Exhibit
3.4
Amendment
to the Bylaws of NVIDIA Corporation
Article
IV (Directors), Section 15 (Number and Term of Office) is hereby amended,
effective this 7th day of March, 2006, to read in its entirety as
follows:
Section
15. Number
and Term of Office.
(a) The
authorized number of directors of the corporation shall be fixed in accordance
with the Certificate of Incorporation. Directors need not be stockholders
unless
so required by the Certificate of Incorporation.
(b) At
any
meeting of stockholders for the election of one or more directors at which
a
quorum is present, each such director shall be elected by the vote of the
majority of the votes cast with respect to that director, provided that
if the
number of nominees exceeds the number of directors to be elected, the directors
shall be elected by the vote of a plurality of the shares represented in
person
or by proxy at any such meeting and entitled to vote on the election of
directors.

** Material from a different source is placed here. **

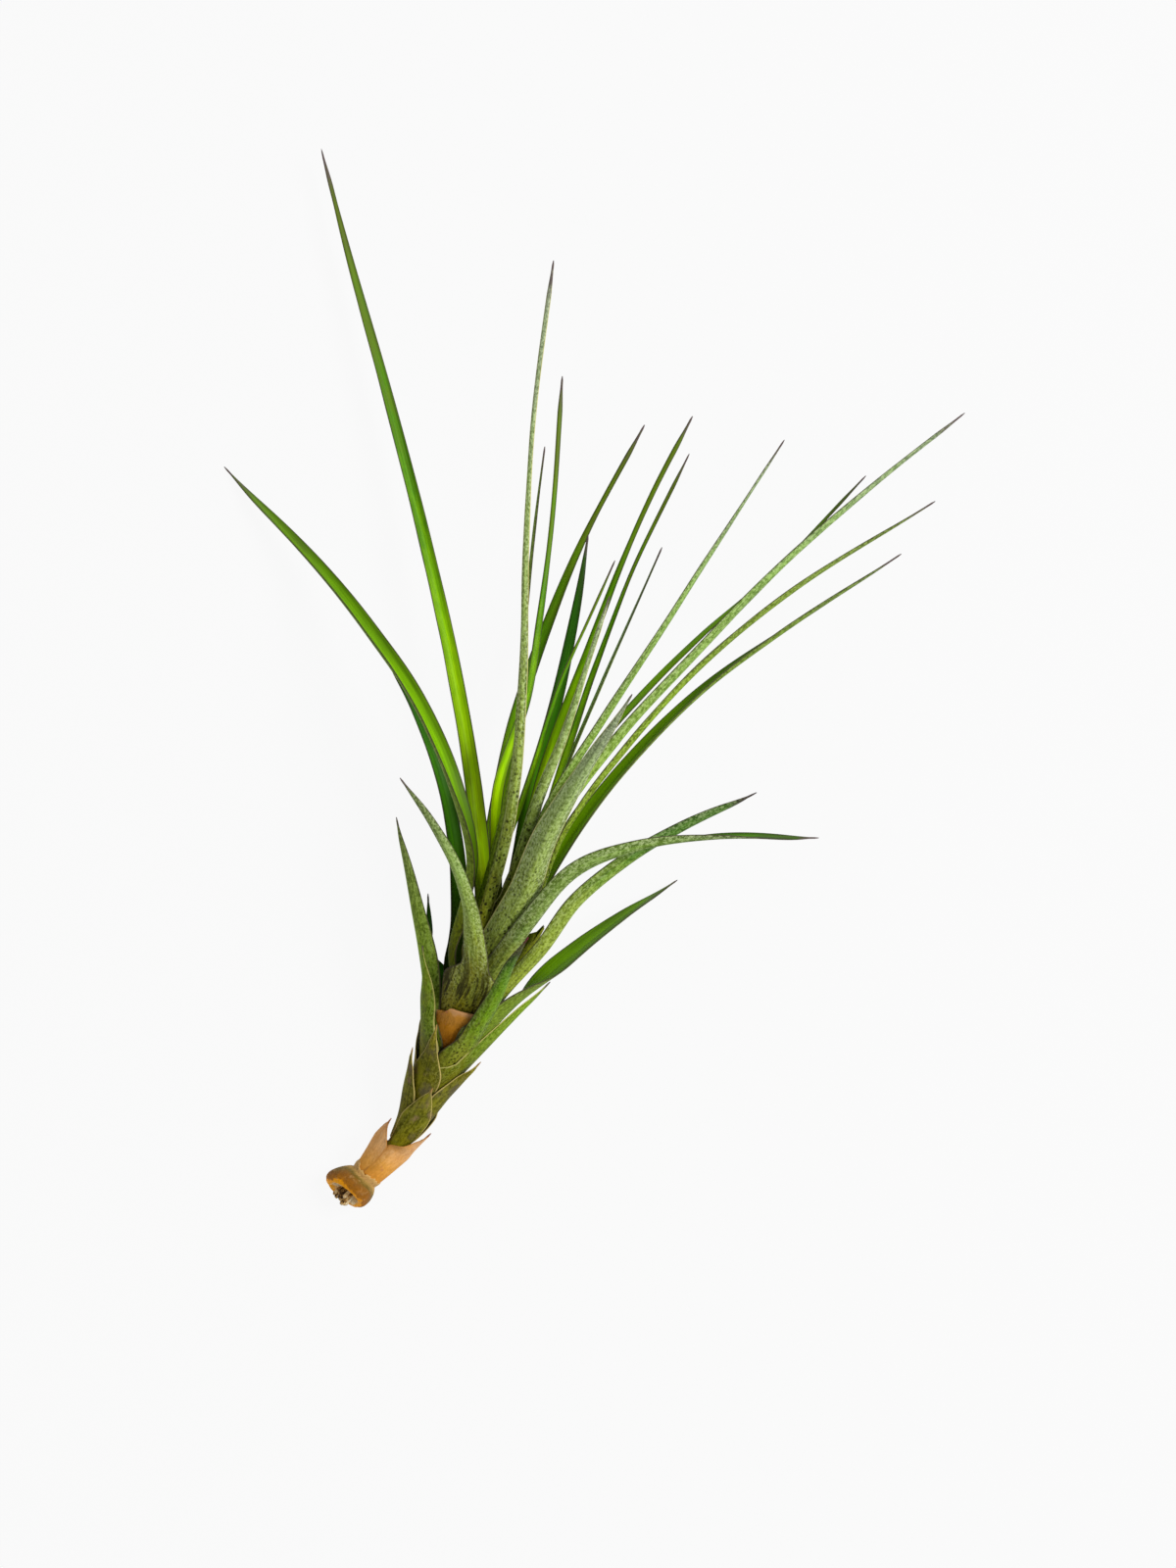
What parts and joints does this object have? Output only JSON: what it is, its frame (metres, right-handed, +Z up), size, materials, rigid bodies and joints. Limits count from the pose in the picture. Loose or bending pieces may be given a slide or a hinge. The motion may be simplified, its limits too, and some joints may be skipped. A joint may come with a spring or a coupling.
{
  "type": "air plant",
  "caption": "Air plant lying on its side: a leafy stem with a dry curled foot and a rosette of long narrow channelled leaves.",
  "frame": {"origin": "on the surface it lies on, under the middle of its outline", "axes": "+Z up; X and Y are the plane it lies in, and +Y runs from the foot towards the tallest leaf tip"},
  "size_m": [0.1511, 0.2189, 0.0775],
  "materials": {
    "leaf_green": "satin living leaf with fine lengthwise grooves",
    "leaf_silver": "matt living leaf under a silvery bloom of scales",
    "leaf_olive": "matt olive scale leaf with pale edges",
    "leaf_dry": "dry papery tan sheath",
    "leaf_dead": "dead orange-brown sheath",
    "collar": "dry curled orange-brown tissue",
    "pith": "pale fibrous pith",
    "stem": "hidden stem"
  },
  "bodies": {
    "root": {"stem_core": "stem", "pith": "pith", "foot_collar": "collar", "dry_sheath_left": "leaf_dry", "dry_sheath_right": "leaf_dry", "dry_sheath_under": "leaf_dry", "leaf_01_scale_front": "leaf_olive", "leaf_02_scale_back_right": "leaf_olive", "leaf_03_scale_left": "leaf_olive", "leaf_04_scale_right": "leaf_olive", "leaf_05_scale_under": "leaf_olive", "leaf_06_scale_tooth": "leaf_olive", "leaf_07_scale_long_right": "leaf_silver", "leaf_08_scale_back_left": "leaf_olive", "leaf_09_short_hook": "leaf_green", "leaf_10_scale_under_upper": "leaf_olive", "leaf_11_short_left_front": "leaf_silver", "leaf_12_side_right_low": "leaf_green", "leaf_13_side_left_low": "leaf_green", "leaf_14_dead_stub": "leaf_dead", "leaf_15_short_left_back": "leaf_green", "leaf_16_side_right_high": "leaf_silver", "leaf_17_long_crossing": "leaf_green", "leaf_18_side_left_curved": "leaf_silver", "leaf_19_side_right_mid": "leaf_silver", "leaf_20_long_left_back": "leaf_green", "leaf_21_big_front": "leaf_silver", "leaf_22_long_right_low": "leaf_green", "leaf_23_long_left_arching": "leaf_green", "leaf_24_cut_stub": "leaf_green", "leaf_25_tallest": "leaf_green", "leaf_26_long_centre": "leaf_silver", "leaf_27_long_right_third": "leaf_silver", "leaf_28_centre_left": "leaf_green", "leaf_29_long_right_top": "leaf_silver", "leaf_30_dark_back": "leaf_green", "leaf_31_thin_centre": "leaf_silver", "leaf_32_right_crossing": "leaf_green", "leaf_33_centre_dark_tall": "leaf_green", "leaf_34_centre_ridged": "leaf_silver", "leaf_35_centre_right_tall": "leaf_green", "leaf_36_centre_gold": "leaf_green", "leaf_37_right_upper": "leaf_silver", "leaf_38_thin_right": "leaf_silver"}
  },
  "joints": []
}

For purposes of this Section, a majority of the votes cast means
that
the number of shares voted “for” a director must exceed the number of votes cast
as “withheld” for that director. If a director then serving on the Board of
Directors does not receive the necessary votes, the director shall offer
to
tender his or her resignation to the Board. The Nominating and Corporate
Governance Committee or other committee that may be designated by the Board
will
make a recommendation to the Board on whether to accept or reject the
resignation, or whether other action should be taken. The Board will act
on such
committee’s recommendation and publicly disclose its decision and the rationale
within 90 days from the date of the certification of the election results.
In
making their decision, the Committee and the Board will evaluate the best
interests of the Company and its stockholders and shall consider all factors
and
information deemed relevant. The director who tenders his or her resignation
will not participate in the Committee’s recommendation or the Board’s decision.